Stephen Donner [:stephend] Not actively reading bugmail

Comment 1

•

11 years ago

We've kicked off a testday announcement, https://quality.mozilla.org/2013/10/web-qa-mdn-automation-test-day-november-15th/, and are seeing 404s all over dev; should be using stage, or can we fix dev?

Sheeri Cabral [:sheeri]

Assignee

Comment 2

•

11 years ago

What's your timeframe on this? Clearly before the 15th, but how much time do we actually have to do this? It may not take a long time, but we have to figure out how to prioritize it with what we already have going on.

Luke Crouch [:groovecoder]

Comment 3

•

11 years ago

#1 should be enough for us to do a manual copy to MDN Dev & Stage, so sometime before the 8th should give us enough time to try the manual move before the 15th

#2 is probably a nice-to-have that can wait until after

Les Orchard [:lorchard]

Reporter

Comment 4

•

11 years ago

(In reply to Stephen Donner [:stephend] from comment #1)
> We've kicked off a testday announcement,
> https://quality.mozilla.org/2013/10/web-qa-mdn-automation-test-day-november-
> 15th/, and are seeing 404s all over dev; should be using stage, or can we
> fix dev?

FWIW, neither dev nor stage for MDN have ever had reliable content on them since we launched Kuma. We've always had lots of 404s, if you follow links from the front page. We probably should have gotten this bug done before announcing a test day, but we've had it on the backburner for over a year :/

Les Orchard [:lorchard]

Reporter

Comment 5

•

11 years ago

(In reply to Luke Crouch [:groovecoder] from comment #3)
> #1 should be enough for us to do a manual copy to MDN Dev & Stage, so
> sometime before the 8th should give us enough time to try the manual move
> before the 15th

Who's the "we" that would do a manual copy? I don't think I have access to DBs on dev or stage to do an import.

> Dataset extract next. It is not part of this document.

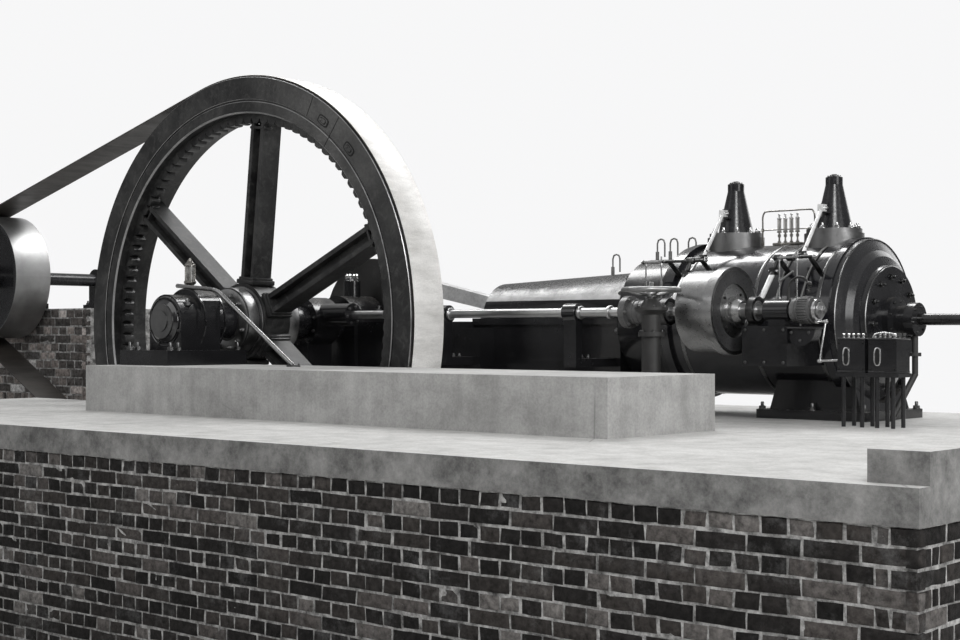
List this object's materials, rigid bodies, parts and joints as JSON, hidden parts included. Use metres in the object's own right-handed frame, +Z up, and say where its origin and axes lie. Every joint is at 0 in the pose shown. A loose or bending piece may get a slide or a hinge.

> #2 is probably a nice-to-have that can wait until after

While I really, really don't want to see DB dump downloads wait another year, I suspect that setting up a cronjob to move data between databases would be easier than setting up downloads. But, if we can have all the above, it would be really great.

Les Orchard [:lorchard]

Reporter

Comment 6

•

11 years ago

(In reply to Sheeri Cabral [:sheeri] from comment #2)
> What's your timeframe on this? Clearly before the 15th, but how much time do
> we actually have to do this? It may not take a long time, but we have to
> figure out how to prioritize it with what we already have going on.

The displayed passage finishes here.